İstinaf mahkemesince, bozma ilamına uyularak yapılan yargılama ve benimsenen bilirkişi raporuna göre, davalı tarafın işyerinde çalışır ve kullanıma hazır halde bulunan sadece iki adet program için taraflar arasında imzalanan 25.08.2014 tarihli lisans sözleşmesi kapsamında davalıya satılan bilgisayar programları ücretleri baz alınacak bedelin 6000 Euro olduğu, dava tarihindeki TL karşılığı izinsiz kullanım bedeli olan 16.110,00 TL tazminat hakkı olduğu, taleple sınırlı olmak kaydıyla 5.000.- TL maddi tazminata ve bu doğrultuda 5.000 TL manevi tazminata, davalı tarafın OPTİTEX markasına yönelik izinsiz kullanımının marka hakkına tecavüz ve haksız rekabet oluşturduğunun tespitine, tecavüzün önlenmesine, Davalıya ait kullanımın bilgisayar üzerindeki OPTİTEX markalı olan yazılım ve lisanssız ürünlere el konulmasına, Davaya konu bilgisayar üzerinde lisanssız OPTİTEX yazılımlarının imha edilmesine, davalı vekilinin istinaf isteminin reddine, davacı vekilinin istinaf isteminin kısmen kabulüne karar verilmiş, kararı davalı vekili temyiz etmiştir.

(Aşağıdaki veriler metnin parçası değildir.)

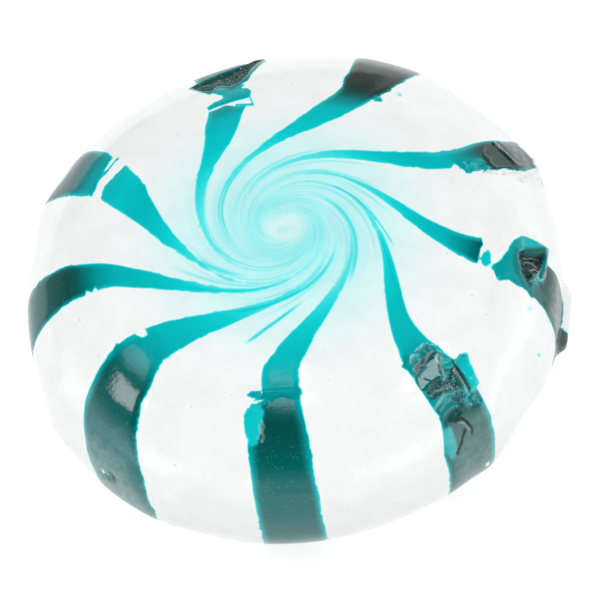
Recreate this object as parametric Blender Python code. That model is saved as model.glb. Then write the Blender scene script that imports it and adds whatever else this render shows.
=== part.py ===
"""Swirl hard candy: one pressed, pillow-shaped drop of boiled sugar.

Nine stripes of turquoise sugar run up the side, stand a little proud there, and
twist together at the middle of each face. Handling has knocked flat-sided chips
out of the stripes along the shoulder. The drop lies on a small flat spot.

Metres, +Z up. The origin is on the flat spot, under the middle of the outline.
An arc is a distance along the surface from the middle of the upper face. An
azimuth is in degrees about +Z, from +X towards +Y.
"""
import math
from bisect import bisect_left
from collections import namedtuple

import bmesh
import bpy
from mathutils import Vector

MM = 0.001

# Driving dimensions of the drop
RADIUS = 12.0 * MM
THICKNESS = 10.65 * MM
FULLNESS = 2.5  # exponent of the rounded profile: 2 is an ellipse, more is boxier
FOOT_DEPTH = 0.15 * MM  # height of the cap that the flat spot takes off

# Slow waves in the outline: how many, how high, and where the first one peaks
Wave = namedtuple("Wave", "count height azimuth")
WAVES = (
    Wave(2, 0.155 * MM, 49.0),
    Wave(3, 0.030 * MM, 13.0),
    Wave(4, 0.095 * MM, 47.0),
    Wave(5, 0.030 * MM, -5.0),
)

# The twist of the stripes on a face
TWIST = 37.0  # degrees that a stripe turns by half way in from TWIST_START
TWIST_START = 8.5 * MM
TWIST_POWER = 1.45
TWIST_END = 4.0 * MM  # nearer the middle the mesh stops turning with the stripes

# Where the widths below are measured, and where a stripe starts to lean
SIDE_ARC = 11.0 * MM
SHOULDER_ARC = 8.0 * MM
FACE_ARC = 5.0 * MM
LEAN_START = 9.0 * MM
LEAN_END = 16.0 * MM
RAISED = 0.12 * MM  # how far a stripe stands proud of the white on the side

# azimuth of the stripe at the shoulder, sweep as a share of TWIST, lean in degrees
# for each millimetre down the side, and the widths on the side, shoulder and face
Stripe = namedtuple("Stripe", "azimuth sweep lean side shoulder face")
STRIPES = (
    Stripe(19.6, 0.93, 0.0, 2.1 * MM, 1.0 * MM, 0.85 * MM),
    Stripe(59.9, 1.16, 0.0, 2.8 * MM, 1.6 * MM, 1.50 * MM),
    Stripe(100.8, 1.17, -0.3, 2.5 * MM, 1.8 * MM, 1.40 * MM),
    Stripe(149.0, 1.11, -0.9, 2.8 * MM, 2.0 * MM, 1.15 * MM),
    Stripe(185.0, 0.82, -0.4, 2.2 * MM, 1.2 * MM, 0.75 * MM),
    Stripe(214.9, 0.83, 1.4, 2.9 * MM, 1.7 * MM, 1.20 * MM),
    Stripe(259.4, 0.94, 0.4, 2.6 * MM, 1.6 * MM, 1.20 * MM),
    Stripe(304.9, 1.00, -0.5, 2.4 * MM, 1.3 * MM, 1.00 * MM),
    Stripe(344.9, 0.87, -0.5, 2.3 * MM, 1.1 * MM, 0.70 * MM),
)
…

Dosyadaki yazılara, Bölge Adliye Mahkemesince HMK'nın 373/3. maddesi uyarınca uyulan bozma kararı gereğince hüküm verilmiş olmasına ve delillerin takdirinde bir isabetsizlik bulunmamasına göre, davalı vekilinin bütün temyiz itirazları yerinde değildir.
SONUÇ: Yukarda açıklanan nedenlerle, davalı vekilinin temyiz isteminin reddi ile Bölge Adliye Mahkemesince verilen kararın HMK'nın 370/1. maddesi uyarınca ONANMASINA, HMK'nın 372. maddesi uyarınca işlem yapılmak üzere dava dosyasının İlk Derece Mahkemesine, kararın bir örneğinin Bölge Adliye Mahkemesine gönderilmesine, aşağıda yazılı bakiye 623,80 TL temyiz ilam harcının temyiz eden davalıdan alınmasına, 28/09/2022 tarihinde kesin olarak oybirliğiyle karar verildi.